CLOSE: I've only ever thought of Albert as a woman, but I think she's come to a point where she realizes that if she just gets back into a dress, what's she going to do? She wouldn't have a job. So she's more comfortable now in that other disguise than she is in clothes that would make her be able to walk freely down the street [as a woman]. So I think in some ways she has become a hybrid.
I think she's an unfinished person. When Hubert says, ''You can be whoever you are. Whatever you are now, is okay, whatever that is. If you need someone to share a life with you, you can find it." But I think at that point Hubert honestly doesn't understand how few tools Albert has in order to make that happen herself.
MW: In 1995, you played Margarethe Cammermeyer in the TV movie Serving in Silence. Have you spoken with Col. Cammermeyer since the 2011 repeal?
CLOSE: Yes. I was invited to go down and be with her in Washington. I just was working and I couldn't get away. But that was quite a moment when the president signed whatever he signed to rescind that.
MW: I'm a firm believer that all film, all television, all popular culture helps to pave the way ultimately for social change. So, in essence, your work personally contributed to the cause. Can you reflect on that for a moment?
CLOSE: Well, I believe it was an important contribution to make. I believe with every molecule in my being that people should be free to be who they are. Certainly in this country, but also everywhere. And I think one of the ways I can contribute positively is by what I choose to do.

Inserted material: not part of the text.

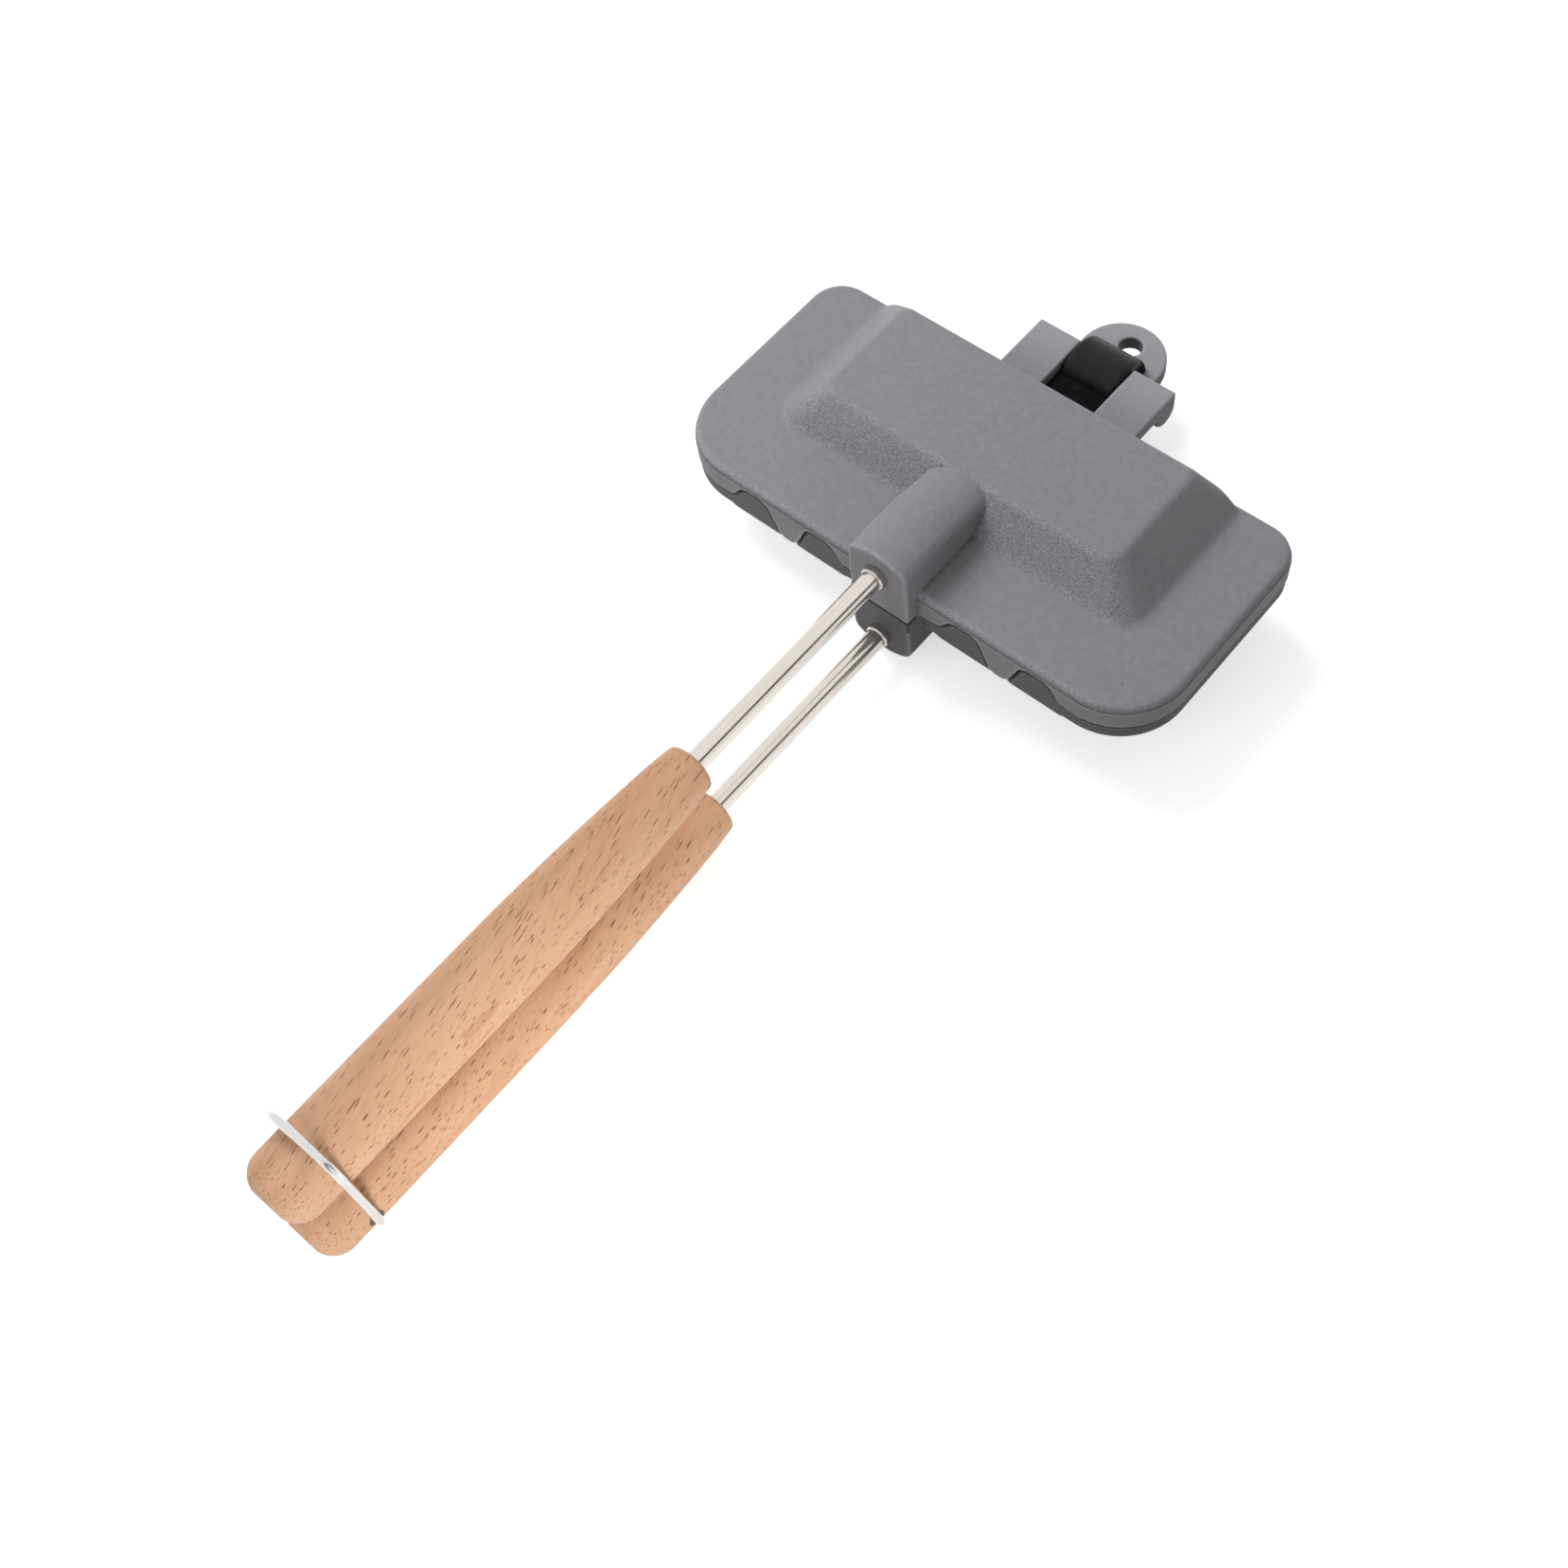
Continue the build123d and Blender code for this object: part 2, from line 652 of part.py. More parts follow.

That was one of the moments in my career when [a script] came to me and it was so well-written and obviously was something that was important, that I said, ''Well, I wonder what kind of flak I'll get? Will it affect my career, and blah, blah, blah.'' And whenever I start having thoughts like that I think, ''Okay, what's the alternative? Not do it?" I don't think so.
Albert Nobbs (Rated R, 113 minutes) is now playing in area theaters.